There’s often an element of the surreal and the macabre in South American literature. In the case of Antonio Di Benedetto, it’s more than an element. It’s the lens through which he examined modern society as it intersects with the older, more traditional ways of life in provincial Argentina. Unlike some of his more famous Argentine contemporaries, whose sensibilities were molded in the sophisticated city of Buenos Aires, he spent the first decades of his adult life as a journalist in Mendoza, a small city in the foothills of the Andes and on the edge of the pampas.
This collection of 20 stories and one novella spans a period from the 1950s to a few years before Di Benedetto’s death in 1986. They reflect the gradual changes in his themes from his early years, through his arrest and torture by the military dictatorship in 1978, and his subsequent self-chosen exile in Spain.
The early works are the most experimental, often using images of animals to create metaphors for mental anguish. The most striking, and possibly the best, of these early stories, “Abandonment and Passivity,” tells of loss entirely from the viewpoint of the objects in a room, as if there were no humans in the story at all. After a stone breaks a window, “the window resists nothing. It hurries the breeze along.” When someone returns to the abandoned room, “The light ... returns one night, emanating from the filaments in the lamp.”
The title story, “Nest in the Bones,” also from this period, takes off from a narrative of a reclusive monkey to imagine that happiness could depend on which kinds of birds we let nest in our heads: “I did it with mine, and it held blissful sparrows, canaries, and partridges. Now the vultures have nested in it, too.” In a later piece, “The Horse in the Salt Flats,” a runaway horse dies on the pampas; its skull provides a safe place for a dove to hatch her eggs: “when the eggs break open, it will be a box of birdsong.”
Di Benedetto’s longer stories in the 1950s and early 1960s reveal a clear interest in how obsession and trauma keep people stuck in social roles that do not nurture them. In “Huddled,” a father is unable to express his grief about his wife’s death to his young son, even as his son tragically withdraws from any contact with the world.
Similarly in the novella, “The Affection of Dimwits,” a poor housewife copes with having a developmentally disabled sister and an unresponsive husband by having affairs and obsessing about an ex-boyfriend who committed suicide. Tragedy strikes, causing her to “give up” her affairs in penance, but her guilt is toward her dead boyfriend, not her husband: “You have to forgive me for Romano and Gaspar. You are the one I was looking for.”

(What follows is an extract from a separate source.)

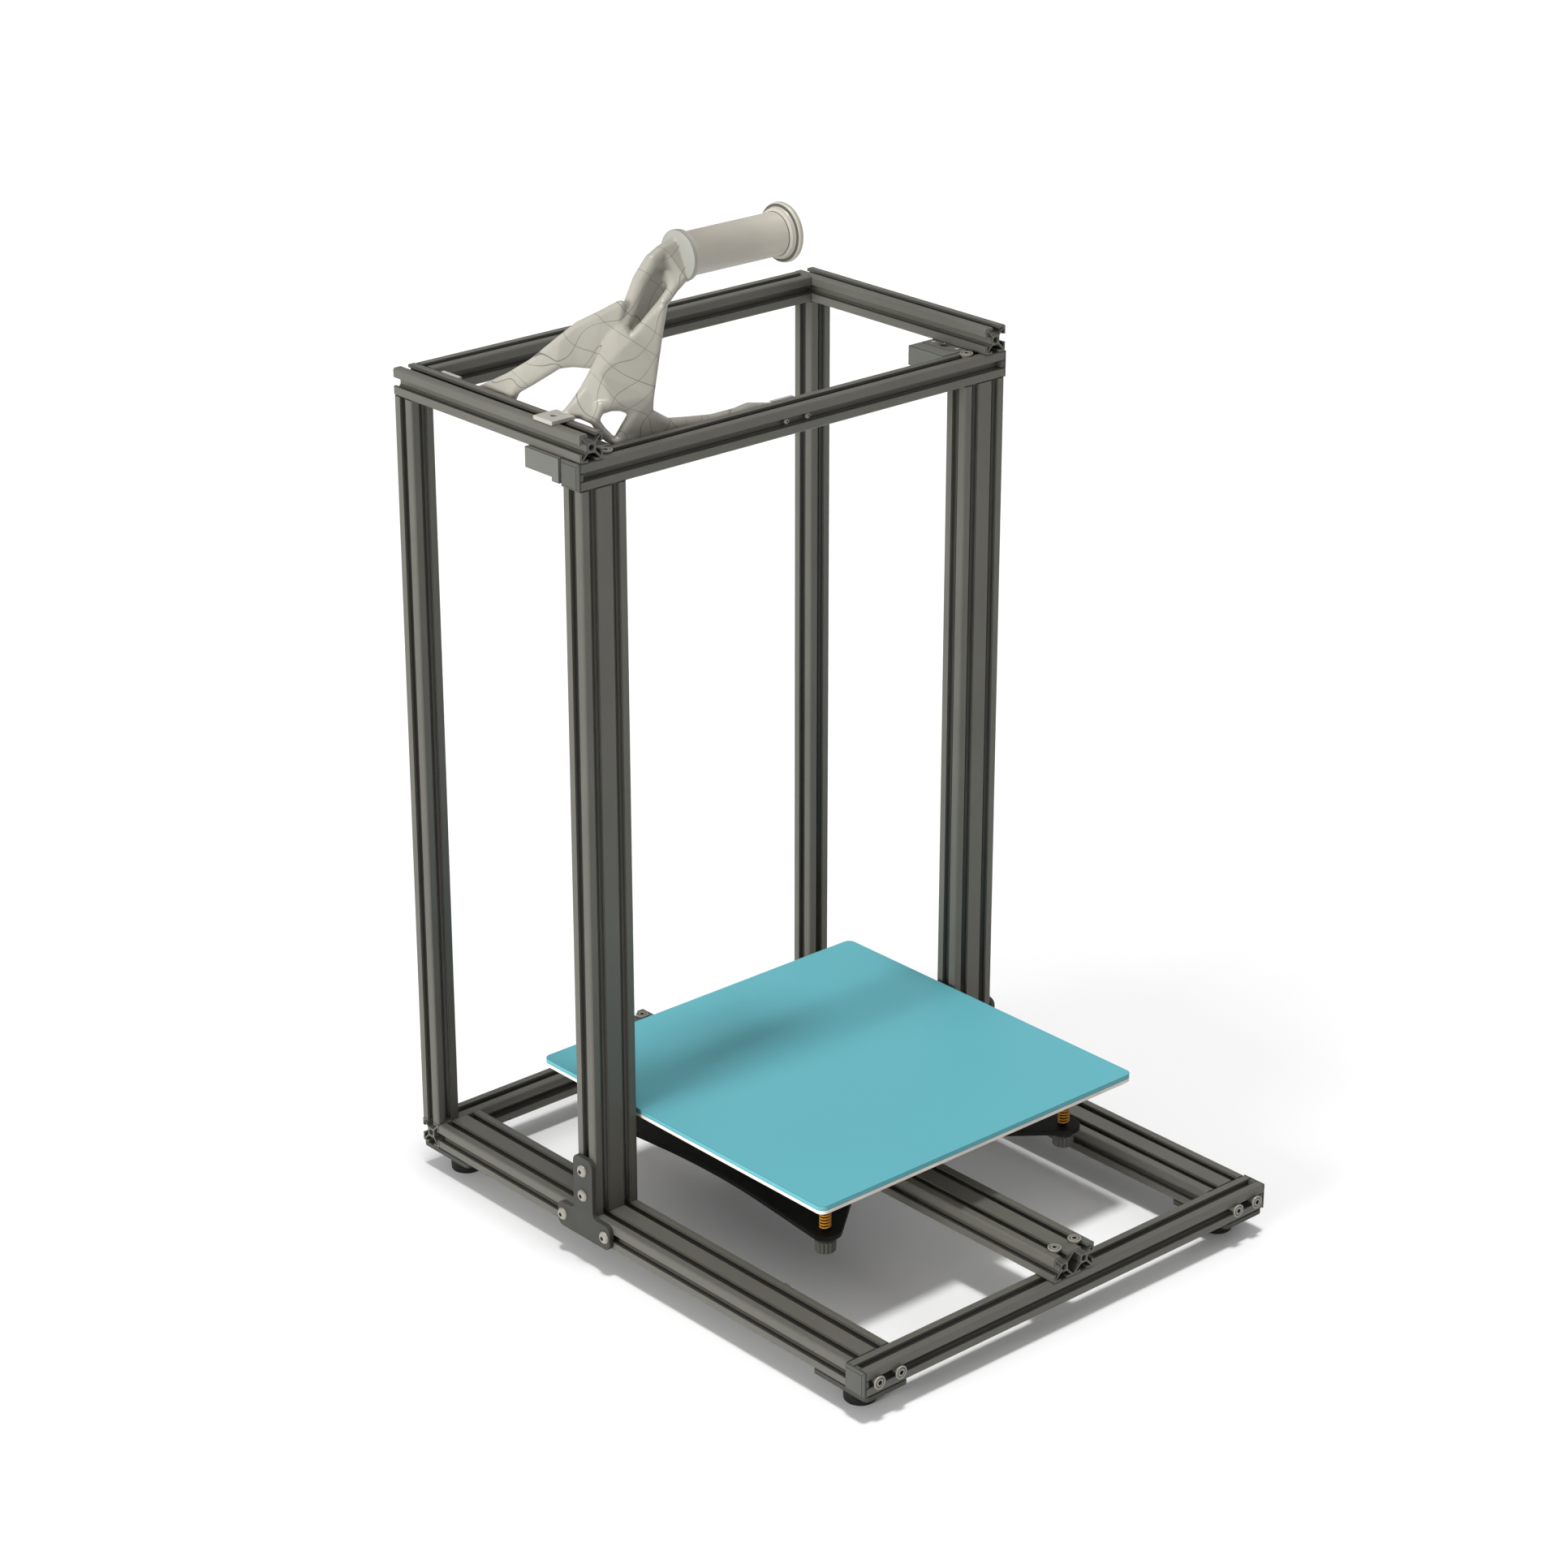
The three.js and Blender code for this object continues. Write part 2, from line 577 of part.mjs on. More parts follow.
// Axle bolt with its spacer and nut: head on the carriage plate, nut under the wheel.
function wheelAxle() {
  const spacerLow = WHEEL_HALF + 0.5;
  const spacerHigh = CARRIAGE_BOTTOM - RAIL_Z - 0.2;
  const headLow = CARRIAGE_TOP - RAIL_Z + 0.2;
  return turned([
    [0, -8.6],
    [4.2, -8.6],
    [4.2, -WHEEL_HALF - 0.5],
    [AXLE_RADIUS, -WHEEL_HALF - 0.5],
    [AXLE_RADIUS, spacerLow],
    [4.2, spacerLow],
    [4.2, spacerHigh],
    [AXLE_RADIUS, spacerHigh],
    [AXLE_RADIUS, headLow],
    [4.6, headLow],
    [4, headLow + 2.4],
    [0, headLow + 2.4],
  ], 12);
}

function buildBed() {
  put("glass_plate", bedSheet(GLASS_THICK), "glass", [CENTRE_X, CENTRE_Y, GLASS_BOTTOM]);
  put("heated_plate", heatedPlate(), "heater");
  put("carriage_plate", carriagePlate(), "carriage", [CENTRE_X, CENTRE_Y, CARRIAGE_BOTTOM]);
  for (const { name, x, y } of LEVEL_POINTS) {
    put(`${name}_spring`, spring(), "spring", [x, y, CARRIAGE_TOP]);
    put(`${name}_levelling_knob`, levellingKnob(), "knob", [x, y, KNOB_LOW]);
  }
  for (const { name, x, y } of WHEELS) {
    put(`${name}_wheel`, wheel(), "wheel", [x, y, RAIL_Z]);
    put(`${name}_wheel_axle`, wheelAxle(), "screw", [x, y, RAIL_Z]);
  }
}

// ---- spool holder -------------------------------------------------------------------------
// The bracket is a printed, bone-like body. Each stretch is the hull of two or more balls
// [x, y, z, radius], so that limbs taper and sheets have round edges.
const RIB = [
  [19, 330, 617, 2.6], [27, 330, 621, 3.8], [40, 332, 628, 5.5], [52, 334, 637, 7],
  [63, 335, 650, 7], [73, 335, 666, 6], [83, 335, 681, 5.5], [92, 336, 696, 5.5],
  [103, 337, 707, 5.5], [115, 339, 712, 5], [125, 339, 714, 5],
];
const RIDGE = [
  [124, 328, 694, 4], [114, 327, 688, 4], [103, 326, 679, 4], [88, 325, 668.5, 4],
  [80, 325, 662.5, 4], [73, 326, 657.5, 4.5], [66, 328, 652, 5],
];
const WEB_RIB = [
  [66, 338, 656, 4], [75, 338, 668, 3], [85, 339, 683, 3], [94, 340, 697, 3], [104, 341, 703, 3],
];
const WEB_RIDGE = [
  [76, 331, 660, 3], [83, 333, 665, 3], [91, 334, 670, 3], [105, 335, 680, 3], [115, 335, 688, 3],
];
const EDGE = [
  [79, 314, 609, 4], [80, 314, 620, 4], [86, 316, 641, 4], [94, 320, 663, 4], [100, 323, 677, 4],
];
const INNER_FOOT = [28, 324, 616, 3];
const LEFT_KNEE = [39, 322, 618, 5];
const LEFT_LEG = [[34.5, 317, 612.5, 3.4], [40, 317, 604.5, 3.6], [45.5, 316, 598, 3.6], [50, 314, 593, 3.4]];
const ARCH_TOP = [[41, 319, 620, 4.5], [49, 318, 620.5, 5], [58, 317, 619, 5]];
const RIGHT_KNEE = [68, 314, 613, 4];
const ARM = [
  [81, 315, 602, 4.5], [97, 315.5, 597, 4.5], [115, 316, 594, 4.5], [138, 315.5, 591, 4.5],
  [160, 315.5, 591, 4.5], [172, 315.5, 592.5, 4.5], [192, 312.5, 591, 2.5],
];
const ARM_DROP = 7;
const WING_TOP = [
  [29, 437, 607, 3.5], [30, 405, 623, 4], [37, 386, 636.5, 4], [44, 364, 656, 4],
  [53, 355, 666.5, 4], [62, 344, 674, 4], [73, 334, 682, 4],
];
const WING_LOW = [
  [26, 400, 606, 3.5], [30, 398, 617, 4], [35, 388, 624, 4], [43, 366, 640, 4],
  [50, 358, 641.5, 4], [58, 348, 641, 4], [68, 338, 652, 4],
];
const REAR_TOE = [23.5, 452, 603, 2.5];
const HEAD_DIMPLE = [104, 328, 693, 4];
const HEAD_REAR = [116, 341, 702, 4.5];
const BRACKET_BOLT = 2.65;

function ball([x, y, z, radius]) {
  return new THREE.IcosahedronGeometry(radius, 1).translate(x, y, z);
}

function hull(balls) {
  const points = balls.flatMap((one) => {
    const place = ball(one).attributes.position;
    const corner = (_, index) => new THREE.Vector3().fromBufferAttribute(place, index);
    return Array.from({ length: place.count }, corner);
  });
  return new ConvexGeometry(points);
}

// A limb that runs from ball to ball.
const chain = (balls) => balls.slice(1).map((one, index) => hull([balls[index], one]));

// A sheet between two rows of balls of the same length.
const sheet = (upper, lower) =>
  upper.slice(1).map((one, index) => hull([upper[index], one, lower[index], lower[index + 1]]));

const lowered = (balls, drop) => balls.map(([x, y, z, radius]) => [x, y, z - drop, radius]);

// Main rib, the ridge beside it and the body below them.
function bracketBody() {
  return [
    ...chain(RIB),
    ...chain(RIDGE),
    ...sheet(WEB_RIB, WEB_RIDGE),
    hull([RIB[4], RIB[5], RIDGE[5], RIDGE[6]]),
    hull([RIB[3], RIB[4], RIDGE[6], EDGE[1], EDGE[2]]),
    hull([RIDGE[6], RIDGE[5], RIDGE[4], EDGE[2]]),
    hull([RIDGE[4], RIDGE[3], EDGE[2], EDGE[3]]),
    hull([RIDGE[3], RIDGE[2], EDGE[3], EDGE[4]]),
    hull([RIB[1], RIB[2], INNER_FOOT, LEFT_KNEE]),
    hull([RIB[0], RIB[1], INNER_FOOT]),
    hull([RIB[2], RIB[3], LEFT_KNEE, ARCH_TOP[1]]),
    hull([RIB[3], ARCH_TOP[1], ARCH_TOP[2], EDGE[1]]),
    hull([RIB[8], RIB[9], HEAD_REAR]),
    hull([RIB[9], RIB[10], HEAD_REAR, RIDGE[0]]),
    hull([HEAD_REAR, RIDGE[1], RIDGE[0]]),
  ];
}

// The two legs either side of the arch, and the arm behind the top front beam.
function bracketLegs() {
  return [
    hull([INNER_FOOT, LEFT_KNEE, LEFT_LEG[0]]),
    hull([LEFT_KNEE, LEFT_LEG[0], ARCH_TOP[0]]),
    ...chain(LEFT_LEG),
    ...chain(ARCH_TOP),
    hull([LEFT_KNEE, ARCH_TOP[0], ARCH_TOP[1]]),
    hull([ARCH_TOP[2], RIGHT_KNEE, EDGE[1]]),
    hull([RIGHT_KNEE, LEFT_LEG[3]]),
    hull([RIGHT_KNEE, EDGE[0], EDGE[1]]),
    hull([RIGHT_KNEE, EDGE[0], ARM[0], LEFT_LEG[3], ...lowered([ARM[0]], ARM_DROP)]),
    hull([EDGE[0], ARM[0], ARM[1]]),
    ...sheet(ARM.slice(0, 5), lowered(ARM.slice(0, 5), ARM_DROP)),
    ...chain(ARM.slice(4)),
  ];
}

function spoolBracket() {
  const { y, z } = SPOOL_AXIS;
  const clear = 0.1;
  const limbs = [
    ...bracketBody(),
    ...bracketLegs(),
    ...sheet(WING_TOP, WING_LOW),
    hull([WING_TOP[0], REAR_TOE]),
    box([0, 320, TOP_BEAM_Z + CELL + clear], [CELL, 340, TOP_BEAM_Z + CELL + 3]),
    box([CELL + clear, 450, TOP_BEAM_Z], [CELL + 3, 470, TOP_BEAM_Z + CELL]),
    box([190, UPRIGHT_Y + CELL + clear, TOP_BEAM_Z - CELL], [210, UPRIGHT_Y + CELL + 3, TOP_BEAM_Z]),
    box([46, UPRIGHT_Y + CELL + clear, TOP_BEAM_Z - CELL], [64, UPRIGHT_Y + CELL + 3, TOP_BEAM_Z + 2]),
    rod([SPOOL_DISC_X, y, z], [SPOOL_DISC_X + 2, y, z], SPOOL_DISC_RADIUS, 28),
  ];
  const frontFace = UPRIGHT_Y + CELL + clear;
  const cuts = [
    ball(HEAD_DIMPLE),
    box([-5, UPRIGHT_Y, TOP_BEAM_Z - CELL], [300, frontFace, TOP_BEAM_Z + clear]),
    box([-10, 300, TOP_BEAM_Z - CELL], [CELL + clear, 520, TOP_BEAM_Z + CELL + clear]),
    box([-5, 300, TOP_BEAM_Z - CELL], [45, 350, TOP_BEAM_Z + clear]),
    box([SPOOL_DISC_X + 2, y - 30, z - 30], [SPOOL_DISC_X + 12, y + 30, z + 30]),
    rod([10, 330, TOP_BEAM_Z], [10, 330, TOP_BEAM_Z + CELL + 12], BRACKET_BOLT),
    rod([CELL - 5, 460, TOP_BEAM_Z + HALF_CELL], [CELL + 8, 460, TOP_BEAM_Z + HALF_CELL], BRACKET_BOLT),
    rod([200, 300, TOP_BEAM_Z - HALF_CELL], [200, 320, TOP_BEAM_Z - HALF_CELL], BRACKET_BOLT),
  ];
  return cuts.reduce((left, tool) => left.subtract(solid(tool)), join(limbs));
}

function spoolTube() {
  const start = SPOOL_DISC_X + 2 + GAP;
  const end = SPOOL_TUBE_END;
  const bore = SPOOL_TUBE_RADIUS - 2.6;
  return turned([
    [0, start],
    [18.2, start],
    [18.2, start + 2],
    [SPOOL_TUBE_RADIUS, start + 2.6],
    [SPOOL_TUBE_RADIUS, end - 8.8],
    [18.2, end - 7.4],
    [18.8, end - 5],
    [20.8, end - 4.2],
    [21.5, end - 2.8],
    [21.5, end - 1],
    [20.4, end],
    [bore, end],
    [bore, start + 5],
    [0, start + 5],
  ], 28);
}

function buildSpoolHolder() {
  put("spool_bracket", spoolBracket(), "spool");
  put("spool_tube", spoolTube(), "spool", [0, SPOOL_AXIS.y, SPOOL_AXIS.z], ALONG.x);
}

buildExtrusions();
buildEndCaps();
buildFeet();
buildTPlates();
buildScrews();
buildTopBearings();
buildBed();
buildSpoolHolder();

export default machine;
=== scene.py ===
"""Looks of the open-frame FDM printer: finishes, fine parts, floor, light and camera.

Positions are in millimetres from the base frame's left front bottom corner (+X right,
+Y back, +Z up), as in the CAD source; at() turns them into the model's frame in metres.
"""

import math

import bmesh
import bpy
from mathutils import Matrix, Vector


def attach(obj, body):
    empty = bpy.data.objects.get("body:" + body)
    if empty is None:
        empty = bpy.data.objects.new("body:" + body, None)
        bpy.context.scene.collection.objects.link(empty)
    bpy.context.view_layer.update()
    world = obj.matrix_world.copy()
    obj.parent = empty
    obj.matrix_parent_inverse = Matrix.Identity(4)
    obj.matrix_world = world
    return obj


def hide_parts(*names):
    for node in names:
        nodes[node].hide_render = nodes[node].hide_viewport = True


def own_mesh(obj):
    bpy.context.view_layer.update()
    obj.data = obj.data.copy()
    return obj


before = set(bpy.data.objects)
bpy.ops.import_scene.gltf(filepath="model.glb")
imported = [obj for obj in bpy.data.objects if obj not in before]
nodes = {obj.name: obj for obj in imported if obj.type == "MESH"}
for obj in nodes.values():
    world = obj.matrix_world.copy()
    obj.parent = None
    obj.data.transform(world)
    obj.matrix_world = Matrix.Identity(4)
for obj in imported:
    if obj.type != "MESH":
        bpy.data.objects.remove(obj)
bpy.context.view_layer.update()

ORIGIN = Vector((200, 248.375, -20))  # the model's origin, from the base frame's corner
METRE = 1000  # millimetres
WIDTH = 400  # base frame, X
LEFT_RIGHT = ("left", "right")
CORNERS = [f"{end}_{side}" for end in ("front", "rear") for side in LEFT_RIGHT]
CENTRE = (200, 250)  # of the base frame, and of the bed at rest
UPRIGHT_Y = 300  # middle of the front uprights
PLATE_THICK = 4  # foot plates and T plates
BEAM_TOP = 595  # top of the top front beam
RAIL_MIDDLE = 30
RAIL_TOP = 40


def at(x, y, z):
    return (Vector((x, y, z)) - ORIGIN) / METRE


def across(side, x):
    """x on the left of the machine, mirrored for the right side."""
    return x if side == "left" else WIDTH - x


def corner_point(corner, centre, half_x, half_y):
    end, side = corner.split("_")
    x = centre[0] + (half_x if side == "right" else -half_x)
    y = centre[1] + (half_y if end == "rear" else -half_y)
    return x, y


# ---- materials ----------------------------------------------------------------------------
def srgb(text):
    """Linear colour of a hex code."""
    levels = [int(text[i : i + 2], 16) / 255 for i in (0, 2, 4)]
    linear = [v / 12.92 if v <= 0.04045 else ((v + 0.055) / 1.055) ** 2.4 for v in levels]
    return (*linear, 1)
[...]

Di Benedetto was arrested soon after the Argentine military coup in 1976; he wrote that he would have liked to know what he was arrested for, but his jailers would never tell him. Likely, it was more for his journalism than his fictions, which up to that time had not been particularly political. In prison for a year, he managed to smuggle stories to a friend, disguised as letters recounting dreams. The most striking of these smuggled stories is “Aballay.” A gaucho, consumed with guilt about killing a man, decides as penance to never get down from his horse (except to use the bathroom).
An even funnier story from this period is “Italo in Italy,” about a wealthy Argentine of Italian ancestry who embarks on a Sicilian adventure involving a thief who steals some money from his pants while he is swimming. The thief’s friend persuades him to go on a wild goose chase up into a poor village wearing only his bathing suit. The story ultimately is about the protection that wealth gives certain people, even when they’re being robbed.
The stories from Di Benedetto’s exile in Spain sometimes trade humor for a growing social consciousness. In “Lazarillo of Hermosilla,” an office worker forms a relationship with a panhandler’s dog. When the panhandler vanishes or dies, he takes care of the dog. Then when he loses his own job he takes the panhandler’s — and then the dog’s — place.
Di Benedetto also mixes humor into repression and tragedy in “Orthopterans,” which perhaps sums up his philosophy about his homeland. It involves a falsely arrested journalist being forced to listen to a narrative of how the pampas became the way they are, involving a plague of locusts so severe that trains derail on the crushed bodies of the insects. The locusts were introduced by a professor who had promised honeybees. To make amends, the professor brings in a comedian who makes people laugh so much that they cry. “Their tears flowed together like a rivulet. ... And in that way, through the magic virtue of joyous tears, lakes, lagoons, and other deposits ... spread across the vastness of Spanish America.”